Direction =
Quote the lines exactly, starting with the line that contains "Recreate this object" and ending with the line that contains "is the front.", and leave out all other lines.

Provided information =

+ + + + + + +

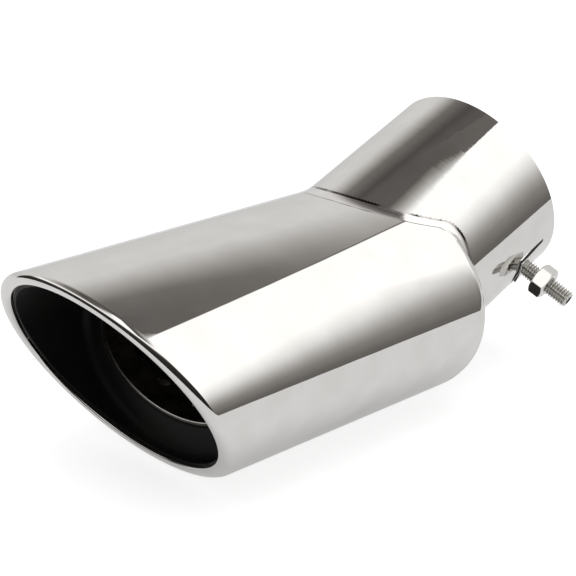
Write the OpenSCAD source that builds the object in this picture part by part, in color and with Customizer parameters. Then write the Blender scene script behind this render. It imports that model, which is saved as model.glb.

+ + + + + + +

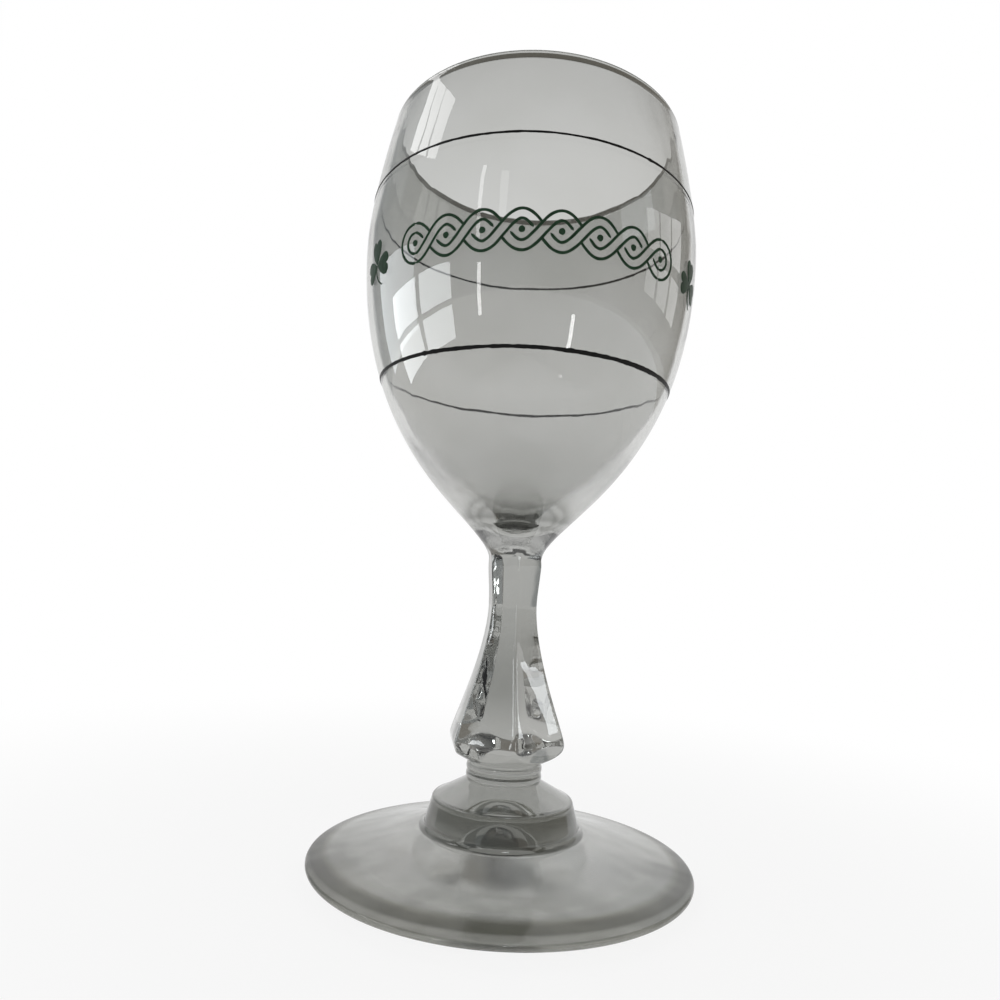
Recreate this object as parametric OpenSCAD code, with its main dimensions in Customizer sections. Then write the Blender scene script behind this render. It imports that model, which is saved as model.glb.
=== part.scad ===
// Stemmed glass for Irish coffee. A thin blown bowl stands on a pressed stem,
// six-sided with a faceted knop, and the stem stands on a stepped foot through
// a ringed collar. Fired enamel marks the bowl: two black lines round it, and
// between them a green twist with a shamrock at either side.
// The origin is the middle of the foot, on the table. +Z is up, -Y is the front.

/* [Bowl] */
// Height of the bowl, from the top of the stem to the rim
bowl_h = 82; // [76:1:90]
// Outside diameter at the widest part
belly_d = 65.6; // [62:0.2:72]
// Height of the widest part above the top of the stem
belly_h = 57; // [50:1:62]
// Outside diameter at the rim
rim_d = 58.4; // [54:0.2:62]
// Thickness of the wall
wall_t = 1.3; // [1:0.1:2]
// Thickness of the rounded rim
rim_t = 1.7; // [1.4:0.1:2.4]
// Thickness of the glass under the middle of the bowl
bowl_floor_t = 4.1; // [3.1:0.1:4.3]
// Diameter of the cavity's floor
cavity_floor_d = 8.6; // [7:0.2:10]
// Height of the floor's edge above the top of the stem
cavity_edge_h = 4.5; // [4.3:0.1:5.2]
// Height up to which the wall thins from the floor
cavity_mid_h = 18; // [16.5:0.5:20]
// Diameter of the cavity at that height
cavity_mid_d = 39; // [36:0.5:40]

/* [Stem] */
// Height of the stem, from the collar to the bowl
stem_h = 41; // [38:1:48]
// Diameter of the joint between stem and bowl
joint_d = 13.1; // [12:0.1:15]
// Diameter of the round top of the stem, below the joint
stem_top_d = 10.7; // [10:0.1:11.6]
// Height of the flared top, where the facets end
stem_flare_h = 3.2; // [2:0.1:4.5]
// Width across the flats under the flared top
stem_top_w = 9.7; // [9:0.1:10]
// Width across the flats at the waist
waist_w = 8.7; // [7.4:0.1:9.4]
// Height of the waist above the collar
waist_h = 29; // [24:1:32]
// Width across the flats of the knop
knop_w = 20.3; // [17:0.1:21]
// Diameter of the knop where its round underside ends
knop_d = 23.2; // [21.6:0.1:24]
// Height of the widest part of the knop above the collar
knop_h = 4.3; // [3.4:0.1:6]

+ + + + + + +

Final result =
Recreate this object as parametric OpenSCAD code, with its main dimensions in Customizer sections. Then write the Blender scene script behind this render. It imports that model, which is saved as model.glb.
=== part.scad ===
// Stemmed glass for Irish coffee. A thin blown bowl stands on a pressed stem,
// six-sided with a faceted knop, and the stem stands on a stepped foot through
// a ringed collar. Fired enamel marks the bowl: two black lines round it, and
// between them a green twist with a shamrock at either side.
// The origin is the middle of the foot, on the table. +Z is up, -Y is the front.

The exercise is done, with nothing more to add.